China increasingly wants to be “a world power” and is thinking “globally, not just regionally,” said Ken Gause, director of special projects for the Strategy and Policy Analysis Program at research group CNA and an expert on North Korean leadership.
“They can’t go overboard in terms of the defense stuff in Northeast Asia because it can have negative effects on what they’re doing in the world,” including Beijing’s global Belt and Road Initiative, Gause said.
Gause said Beijing is likely to use its economic leverage over Russia to discourage Moscow from jeopardizing the security of Northeast Asia by giving Pyongyang “all kinds of sensitive technology.”
He said what North Korea gets from Russia will indicate Moscow’s stance toward Beijing. If Pyongyang gets advanced military technology such as submarine technology, it shows that “Russia is extremely desperate” and “Russia doesn’t care about what the Chinese say.”
Economic cooperation with China
Russia has become economically dependent on China since its invasion of Ukraine, which triggered multiple sanctions by the U.S. and its allies and partners.
Putin said at the Eastern Economic Forum in Vladivostok on Tuesday that Moscow’s economic cooperation with Beijing had “reached a very high level,” according to Russian state-run TASS news agency.
Chinese Foreign Minister Wang Yi is planning to visit Moscow on Monday to hold talks with his Russian counterpart, Sergey Lavrov, Russian Foreign Ministry spokesperson Maria Zakharova said Wednesday, according to Interfax news based in Moscow.

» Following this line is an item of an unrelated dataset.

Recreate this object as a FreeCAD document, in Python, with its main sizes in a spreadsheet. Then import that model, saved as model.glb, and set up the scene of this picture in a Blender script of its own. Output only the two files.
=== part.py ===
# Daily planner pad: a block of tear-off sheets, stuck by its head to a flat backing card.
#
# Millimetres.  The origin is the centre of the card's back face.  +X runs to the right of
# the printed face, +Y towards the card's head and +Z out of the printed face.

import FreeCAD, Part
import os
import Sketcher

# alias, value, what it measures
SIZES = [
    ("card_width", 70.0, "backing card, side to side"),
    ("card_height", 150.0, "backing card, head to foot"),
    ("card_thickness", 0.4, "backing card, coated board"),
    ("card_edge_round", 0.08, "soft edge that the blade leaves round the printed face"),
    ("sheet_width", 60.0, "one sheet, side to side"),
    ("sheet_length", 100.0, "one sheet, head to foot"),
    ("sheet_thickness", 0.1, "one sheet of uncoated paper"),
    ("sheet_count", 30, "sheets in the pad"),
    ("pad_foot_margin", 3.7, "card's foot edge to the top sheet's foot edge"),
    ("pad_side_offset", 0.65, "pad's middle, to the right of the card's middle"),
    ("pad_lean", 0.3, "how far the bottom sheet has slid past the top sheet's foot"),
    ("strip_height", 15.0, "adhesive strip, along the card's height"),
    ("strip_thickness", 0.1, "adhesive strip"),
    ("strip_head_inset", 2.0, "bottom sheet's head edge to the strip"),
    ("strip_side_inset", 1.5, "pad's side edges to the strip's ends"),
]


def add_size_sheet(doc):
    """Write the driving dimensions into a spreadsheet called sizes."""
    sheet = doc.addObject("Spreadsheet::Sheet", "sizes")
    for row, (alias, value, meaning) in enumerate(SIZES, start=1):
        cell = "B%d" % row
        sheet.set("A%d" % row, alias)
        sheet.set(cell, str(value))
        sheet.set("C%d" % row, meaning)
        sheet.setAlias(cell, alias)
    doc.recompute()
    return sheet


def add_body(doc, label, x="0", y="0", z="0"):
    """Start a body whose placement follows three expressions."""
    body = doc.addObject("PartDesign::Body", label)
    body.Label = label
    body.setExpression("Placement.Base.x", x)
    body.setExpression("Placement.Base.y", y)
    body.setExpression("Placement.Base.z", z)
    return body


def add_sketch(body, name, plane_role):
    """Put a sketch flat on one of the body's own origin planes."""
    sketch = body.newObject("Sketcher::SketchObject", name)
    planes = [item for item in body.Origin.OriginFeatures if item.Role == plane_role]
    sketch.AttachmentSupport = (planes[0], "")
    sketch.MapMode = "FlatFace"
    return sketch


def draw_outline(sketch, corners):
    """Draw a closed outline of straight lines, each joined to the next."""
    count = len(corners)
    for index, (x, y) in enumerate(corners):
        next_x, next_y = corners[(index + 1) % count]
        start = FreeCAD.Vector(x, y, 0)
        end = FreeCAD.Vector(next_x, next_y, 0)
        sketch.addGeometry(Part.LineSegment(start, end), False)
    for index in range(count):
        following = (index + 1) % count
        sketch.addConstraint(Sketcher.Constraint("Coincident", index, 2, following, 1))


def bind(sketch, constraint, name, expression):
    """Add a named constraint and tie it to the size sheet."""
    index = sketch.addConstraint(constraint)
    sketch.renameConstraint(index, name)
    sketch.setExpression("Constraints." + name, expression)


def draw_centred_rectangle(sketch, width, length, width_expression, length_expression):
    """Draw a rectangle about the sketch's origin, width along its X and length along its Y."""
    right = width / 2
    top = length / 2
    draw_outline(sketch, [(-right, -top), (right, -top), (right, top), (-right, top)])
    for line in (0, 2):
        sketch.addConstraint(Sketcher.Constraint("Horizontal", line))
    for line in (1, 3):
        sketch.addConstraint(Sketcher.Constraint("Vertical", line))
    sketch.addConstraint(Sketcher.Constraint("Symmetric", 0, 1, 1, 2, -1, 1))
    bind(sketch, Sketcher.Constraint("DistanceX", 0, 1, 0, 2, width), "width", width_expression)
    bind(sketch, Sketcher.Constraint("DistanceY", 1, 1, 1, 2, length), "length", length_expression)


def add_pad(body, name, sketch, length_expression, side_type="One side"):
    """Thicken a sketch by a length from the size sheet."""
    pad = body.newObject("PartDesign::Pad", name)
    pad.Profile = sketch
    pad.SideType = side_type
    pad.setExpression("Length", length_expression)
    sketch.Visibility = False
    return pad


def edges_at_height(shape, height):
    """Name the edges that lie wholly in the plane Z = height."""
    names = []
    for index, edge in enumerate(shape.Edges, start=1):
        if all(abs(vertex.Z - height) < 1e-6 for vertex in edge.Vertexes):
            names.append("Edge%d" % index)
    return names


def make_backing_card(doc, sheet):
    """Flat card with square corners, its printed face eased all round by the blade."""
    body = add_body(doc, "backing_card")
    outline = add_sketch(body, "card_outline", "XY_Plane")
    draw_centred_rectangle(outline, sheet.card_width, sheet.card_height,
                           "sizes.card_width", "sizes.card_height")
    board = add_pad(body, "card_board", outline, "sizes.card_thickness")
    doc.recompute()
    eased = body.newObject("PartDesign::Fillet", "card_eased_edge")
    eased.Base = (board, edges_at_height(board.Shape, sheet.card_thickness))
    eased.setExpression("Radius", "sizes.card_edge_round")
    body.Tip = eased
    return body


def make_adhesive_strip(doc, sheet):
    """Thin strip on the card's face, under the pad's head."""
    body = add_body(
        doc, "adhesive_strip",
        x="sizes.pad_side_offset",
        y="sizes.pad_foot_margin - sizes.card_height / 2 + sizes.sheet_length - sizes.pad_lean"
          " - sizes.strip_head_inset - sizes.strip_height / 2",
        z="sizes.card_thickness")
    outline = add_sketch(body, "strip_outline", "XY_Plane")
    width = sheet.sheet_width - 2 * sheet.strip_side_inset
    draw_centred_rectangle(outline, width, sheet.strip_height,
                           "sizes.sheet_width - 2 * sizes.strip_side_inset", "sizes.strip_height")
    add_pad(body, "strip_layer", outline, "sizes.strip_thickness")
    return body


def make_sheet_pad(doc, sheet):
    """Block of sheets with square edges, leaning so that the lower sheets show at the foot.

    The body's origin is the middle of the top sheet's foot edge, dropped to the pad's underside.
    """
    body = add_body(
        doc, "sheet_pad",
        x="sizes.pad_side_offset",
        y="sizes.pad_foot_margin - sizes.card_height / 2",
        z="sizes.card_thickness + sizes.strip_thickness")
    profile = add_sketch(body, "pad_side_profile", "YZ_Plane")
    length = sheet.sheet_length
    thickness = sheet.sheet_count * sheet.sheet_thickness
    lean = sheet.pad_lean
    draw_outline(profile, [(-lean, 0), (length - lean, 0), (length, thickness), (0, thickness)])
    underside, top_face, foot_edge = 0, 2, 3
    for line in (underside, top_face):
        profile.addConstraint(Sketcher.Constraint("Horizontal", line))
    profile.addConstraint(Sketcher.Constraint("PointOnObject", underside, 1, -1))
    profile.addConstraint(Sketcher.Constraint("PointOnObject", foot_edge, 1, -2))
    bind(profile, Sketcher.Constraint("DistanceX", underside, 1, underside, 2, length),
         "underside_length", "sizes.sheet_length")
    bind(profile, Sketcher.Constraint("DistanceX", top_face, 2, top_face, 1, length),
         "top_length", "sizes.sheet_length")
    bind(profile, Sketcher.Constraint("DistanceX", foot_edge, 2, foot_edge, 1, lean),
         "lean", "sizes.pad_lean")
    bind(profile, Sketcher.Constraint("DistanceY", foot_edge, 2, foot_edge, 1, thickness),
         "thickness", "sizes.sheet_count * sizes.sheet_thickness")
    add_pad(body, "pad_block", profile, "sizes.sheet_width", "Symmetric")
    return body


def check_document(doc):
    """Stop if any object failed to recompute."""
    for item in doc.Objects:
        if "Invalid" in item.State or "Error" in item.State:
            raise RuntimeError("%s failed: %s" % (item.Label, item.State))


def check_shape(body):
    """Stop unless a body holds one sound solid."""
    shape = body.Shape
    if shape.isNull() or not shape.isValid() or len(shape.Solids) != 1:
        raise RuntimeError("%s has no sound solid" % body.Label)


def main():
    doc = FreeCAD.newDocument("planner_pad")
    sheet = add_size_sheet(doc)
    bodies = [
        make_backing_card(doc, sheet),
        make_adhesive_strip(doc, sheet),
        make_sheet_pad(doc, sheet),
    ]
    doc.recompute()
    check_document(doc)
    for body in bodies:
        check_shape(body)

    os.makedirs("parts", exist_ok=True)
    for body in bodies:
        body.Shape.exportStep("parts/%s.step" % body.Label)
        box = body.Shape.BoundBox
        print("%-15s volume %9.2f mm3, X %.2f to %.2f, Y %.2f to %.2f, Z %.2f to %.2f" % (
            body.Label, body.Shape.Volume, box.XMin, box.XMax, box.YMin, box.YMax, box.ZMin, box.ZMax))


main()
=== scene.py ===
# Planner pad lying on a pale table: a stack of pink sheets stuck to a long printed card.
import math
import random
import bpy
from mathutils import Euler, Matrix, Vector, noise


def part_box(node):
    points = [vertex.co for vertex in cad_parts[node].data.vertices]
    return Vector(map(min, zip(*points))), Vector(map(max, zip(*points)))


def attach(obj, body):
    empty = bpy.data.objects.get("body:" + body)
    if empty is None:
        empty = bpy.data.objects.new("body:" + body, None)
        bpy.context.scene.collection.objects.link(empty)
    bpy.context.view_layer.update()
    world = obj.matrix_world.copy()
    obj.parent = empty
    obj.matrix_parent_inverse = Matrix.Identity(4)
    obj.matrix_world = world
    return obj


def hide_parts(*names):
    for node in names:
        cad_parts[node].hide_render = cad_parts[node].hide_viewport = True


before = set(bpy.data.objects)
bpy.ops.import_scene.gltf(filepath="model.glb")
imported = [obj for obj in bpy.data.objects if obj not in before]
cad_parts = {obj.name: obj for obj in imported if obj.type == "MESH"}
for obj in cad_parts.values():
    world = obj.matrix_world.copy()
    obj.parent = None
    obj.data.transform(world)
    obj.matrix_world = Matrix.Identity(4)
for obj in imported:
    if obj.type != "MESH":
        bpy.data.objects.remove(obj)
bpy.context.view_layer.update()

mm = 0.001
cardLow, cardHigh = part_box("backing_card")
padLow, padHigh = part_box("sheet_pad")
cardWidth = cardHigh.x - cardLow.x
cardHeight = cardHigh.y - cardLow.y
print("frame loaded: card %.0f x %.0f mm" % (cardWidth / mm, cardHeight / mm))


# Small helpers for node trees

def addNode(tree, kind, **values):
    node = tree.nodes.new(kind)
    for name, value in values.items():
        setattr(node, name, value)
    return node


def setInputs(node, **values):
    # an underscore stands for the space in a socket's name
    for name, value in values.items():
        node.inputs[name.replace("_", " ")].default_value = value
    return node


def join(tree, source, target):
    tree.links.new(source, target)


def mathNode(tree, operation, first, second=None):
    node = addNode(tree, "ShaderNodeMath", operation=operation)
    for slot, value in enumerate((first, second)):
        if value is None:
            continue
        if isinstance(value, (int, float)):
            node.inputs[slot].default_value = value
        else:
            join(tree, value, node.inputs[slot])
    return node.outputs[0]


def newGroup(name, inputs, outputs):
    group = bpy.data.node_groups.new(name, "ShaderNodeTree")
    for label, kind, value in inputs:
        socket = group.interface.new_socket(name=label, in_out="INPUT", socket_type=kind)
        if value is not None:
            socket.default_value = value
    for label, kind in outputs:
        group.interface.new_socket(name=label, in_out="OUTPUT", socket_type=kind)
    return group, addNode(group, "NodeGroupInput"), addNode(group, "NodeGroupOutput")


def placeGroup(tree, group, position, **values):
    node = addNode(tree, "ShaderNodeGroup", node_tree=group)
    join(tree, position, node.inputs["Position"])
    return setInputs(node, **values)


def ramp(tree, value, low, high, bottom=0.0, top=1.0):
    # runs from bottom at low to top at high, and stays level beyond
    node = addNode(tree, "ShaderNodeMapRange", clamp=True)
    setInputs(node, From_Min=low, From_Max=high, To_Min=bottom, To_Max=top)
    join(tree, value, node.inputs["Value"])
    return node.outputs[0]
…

Despite differences that might exist among the three autocratic states, Zack Cooper, former deputy national security adviser at the National Security Council and current fellow at the American Enterprise Institute, said it would be difficult to drive “a serious wedge” into Beijing-Moscow-Pyongyang relations as they “increasingly” move in the direction of opposing the U.S. and its key allies.
Chinese Foreign Ministry spokesperson Mao Ning said at a press briefing in Beijing on Thursday that “China and Russia have been in close communication on bilateral ties and international and regional issues.”